If humans have free will then god is not omnipresent omnipotent, we're all powerful.

Evil exists in the world because God allows it or because he's powerless to stop it.

Even if God is not omnipresent omnipotent and does not know everything you will do, Then he is still making creatures to which he will torture for all eternity if they do not align with him. The most morally just thing at all would be to create nothing or at least create things that are not bound to heaven or hell.

[–] wonderingwanderer@sopuli.xyz 0 points 1 day ago

False, endowment of freewill doesn't logically contradict omnipotence. And your statement "we're all powerful" is a giant leap. Free will is not omnipotence.

Evil exists in the world because God allows it or because he's powerless to stop it.

(Assuming we're going with theistic explanations for the purposes of argument), Evil exists because humans are endowed with free will, meaning god gives humans a choice of how to behave. Anything less would make us mindless automatons/slaves, which would arguably be evil.

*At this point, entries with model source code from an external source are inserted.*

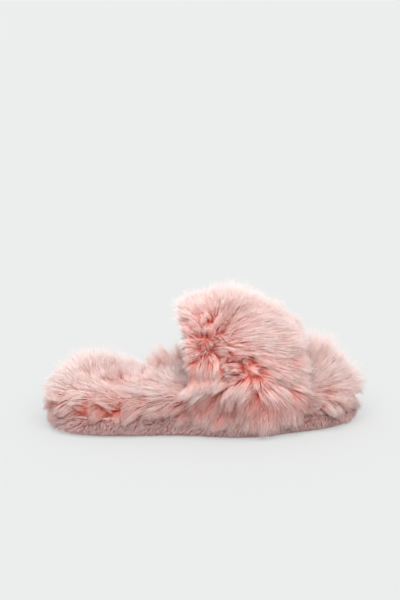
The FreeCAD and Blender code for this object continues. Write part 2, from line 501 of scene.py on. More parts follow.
class Graph:
    """Shorthand for building a geometry node tree."""

    def __init__(self, tree: bpy.types.NodeTree) -> None:
        """Keeps the tree. Args: tree: the tree to build in."""
        self.tree = tree

    def node(self, kind: str, inputs: dict | None = None, **settings: object) -> bpy.types.Node:
        """Adds a node.

        Args:
            kind: the node's type name.
            inputs: socket names or numbers, and what each gets: a socket to link, or a value.
            settings: the node's own properties.

        Returns:
            The node.
        """
        made = self.tree.nodes.new(kind)
        for key, value in settings.items():
            setattr(made, key, value)
        for key, value in (inputs or {}).items():
            self.feed(made.inputs[key], value)
        return made

    def feed(self, socket: bpy.types.NodeSocket, value: object) -> None:
        """Links a socket to an input, or sets the input's value. Args: socket is the input, and value."""
        if isinstance(value, bpy.types.NodeSocket):
            self.tree.links.new(value, socket)
        else:
            socket.default_value = value

    def chosen(self, kind: str, inputs: dict, **settings: object) -> bpy.types.NodeSocket:
        """Adds a node that has several sockets of one name, of which one is in use.

        Args:
            kind: the node's type name.
            inputs: socket names, and what each gets.
            settings: the node's own properties.

        Returns:
            Its output in use.
        """
        made = self.node(kind, **settings)
        for key, value in inputs.items():
            self.feed(next(s for s in made.inputs if s.name == key and s.enabled), value)
        return next(s for s in made.outputs if s.enabled)

    def math(self, operation: str, a: object, b: object = 0.0) -> bpy.types.NodeSocket:
        """One sum on numbers. Args: operation, a and b. Returns: its result."""
        return self.node("ShaderNodeMath", {0: a, 1: b}, operation=operation).outputs[0]

    def vector(self, operation: str, a: object, b: object = (0, 0, 0)) -> bpy.types.NodeSocket:
        """One sum on vectors. Args: operation, a and b. Returns: its result."""
        return self.node("ShaderNodeVectorMath", {0: a, 1: b}, operation=operation).outputs[0]

    def scaled(self, a: object, factor: object) -> bpy.types.NodeSocket:
        """A vector times a number. Args: a and factor. Returns: their product."""
        return self.node("ShaderNodeVectorMath", {0: a, "Scale": factor}, operation="SCALE").outputs[0]

    def added(self, *vectors: object) -> bpy.types.NodeSocket:
        """The sum of several vectors. Args: vectors. Returns: their sum."""
        total = vectors[0]
        for other in vectors[1:]:
            total = self.vector("ADD", total, other)
        return total

    def blend(self, a: object, b: object, factor: object) -> bpy.types.NodeSocket:
        """A vector between a at 0 and b at 1. Args: a, b and factor. Returns: the vector."""
        return self.added(a, self.scaled(self.vector("SUBTRACT", b, a), factor))

    def read(self, name: str, kind: str = "FLOAT_VECTOR") -> bpy.types.NodeSocket:
        """A named attribute. Args: name and kind. Returns: its value."""
        return self.node("GeometryNodeInputNamedAttribute", {"Name": name}, data_type=kind).outputs[0]

    def store(
        self, geometry: object, name: str, value: object, kind: str = "FLOAT_VECTOR", domain: str = "POINT"
    ) -> bpy.types.NodeSocket:
        """Stores a named attribute. Args: geometry, name, value, kind and domain. Returns: the geometry."""
        return self.node(
            "GeometryNodeStoreNamedAttribute",
            {"Geometry": geometry, "Name": name, "Value": value},
            data_type=kind,
            domain=domain,
        ).outputs[0]

    def random(self, low: object, high: object, seed: object, **more: object) -> bpy.types.NodeSocket:
        """A random number for each element. Args: low, high, seed and more inputs. Returns: the number."""
        inputs = {"Min": low, "Max": high, **more, "Seed": seed}
        return self.chosen("FunctionNodeRandomValue", inputs, data_type="FLOAT")

    def random_vector(self, reach: float, seed: object) -> bpy.types.NodeSocket:
        """A random vector within reach each way. Args: reach and seed. Returns: the vector."""
        inputs = {"Min": (-reach,) * 3, "Max": (reach,) * 3, "Seed": seed}
        return self.chosen("FunctionNodeRandomValue", inputs, data_type="FLOAT_VECTOR")


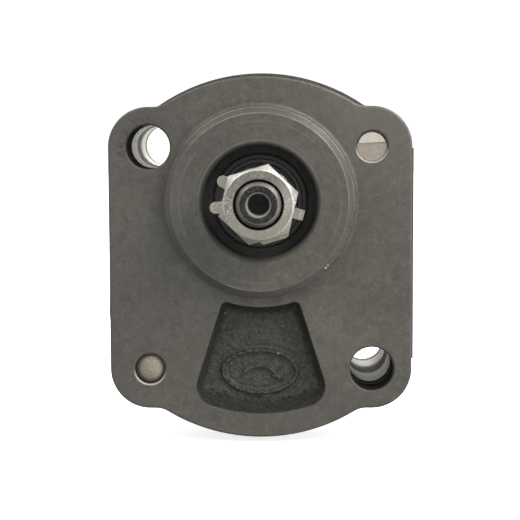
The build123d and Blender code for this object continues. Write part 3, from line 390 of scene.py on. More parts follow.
    # machined walls inside the plate (holes) and the as-cast outside
    wall = m.step(m.Y, 0.15, 0.9)
    hole = m.maxv(m.step(m.dist2(-HP, UP_Z), 9.7, 9.3), m.step(m.dist2(HP, LO_Z), 9.7, 9.3))
    bolt = m.maxv(m.step(m.dist2(HP, UP_Z), 7.2, 6.9), m.step(m.dist2(-HP, LO_Z), 7.2, 6.9))
    cast_n = m.noise(0.9, 5.0, 0.65, w=17.0)
    cast = m.mix(m.step(cast_n, 0.3, 0.7), (0.058, 0.056, 0.051), (0.120, 0.113, 0.102))
    rust = m.step(m.noise(0.07, 4.0, 0.6, w=33.0, dist=0.8), 0.56, 0.68)
    cast = m.mix(m.mul(rust, 0.40), cast, (0.125, 0.072, 0.046))
    base = m.mix(wall, base, cast)
    # painted shade: the cover's own faces inside the cast pocket are painted near black
    in_pocket = m.mul(m.mul(m.step(m.dist2(0.0, FCZ), 64.6, 64.0), m.step(m.absv(m.X), 36.0, 35.0)), m.mul(m.step(m.Z, -36.5, -38.0), m.step(m.Y, 0.25, 0.6)))
    base = m.mix(in_pocket, base, m.mix(m.step(cast_n, 0.35, 0.65), (0.011, 0.011, 0.009), (0.030, 0.029, 0.025)))
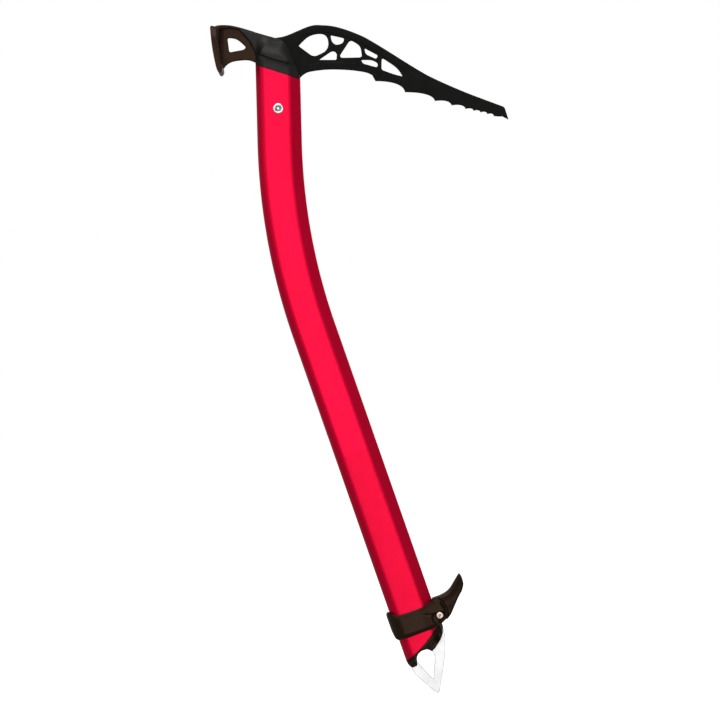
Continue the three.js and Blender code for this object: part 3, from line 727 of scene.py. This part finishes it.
shaft = build_shaft()
rivet_hole = bore("rivet_hole", (0, 0), RIVET_SHANK + 0.1)
rivet_hole.data.transform(Matrix.Translation((HEAD_X, 0, HEAD_Z)))
combine(shaft, rivet_hole, "DIFFERENCE")
foot_hole = bore("foot_hole", PIN, PIN_RADIUS + GAP)
foot_hole.data.transform(Matrix.Rotation(-LOWER_LEAN, 4, "Y"))
combine(shaft, foot_hole, "DIFFERENCE")
finish_piece(shaft, WHOLE, "axe", ["shaft"], "anodised_aluminium", 40)

# ---- Pick ----
PICK_CHAMFER = 0.55
SPINE_CHAMFER = 1.0
NOSE_THINS = 0.9
TRUSS_RECESS = 0.4
TANG_OUTSIDE = 1.8
TANG_INSIDE = 0.15
TEETH = [
    (69.1, 20.2), (90.2, 12.3), (111.5, 6.0), (123.3, 2.9), (133.3, 0.3),
    (139.0, -1.0), (143.9, -2.1), (148.9, -3.4), (153.5, -4.7),
]
PICK_THROAT = [(18.0, 24.8), (22.8, 26.9), (35.6, 28.4), (50.6, 28.0), (62.0, 26.4), (66.8, 24.4)]
HOOD_FRONT = [(15.6, 21.4), (14.2, 26.6), (10.6, 37.3), (7.1, 43.7), (3.4, 48.7), (-2.5, 50.8)]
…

Then he is still making creatures to which he will torture for all eternity if they do not align with him.

Assuming an omnibenevolent god, hell would be a place for genocidiers and fascists and other people who caused untold suffering for others, who would then be tortured for eternity by their own degeneracy because when you remove the pleasures of the flesh from the equation, there's nothing left to distract one from one's own inner life.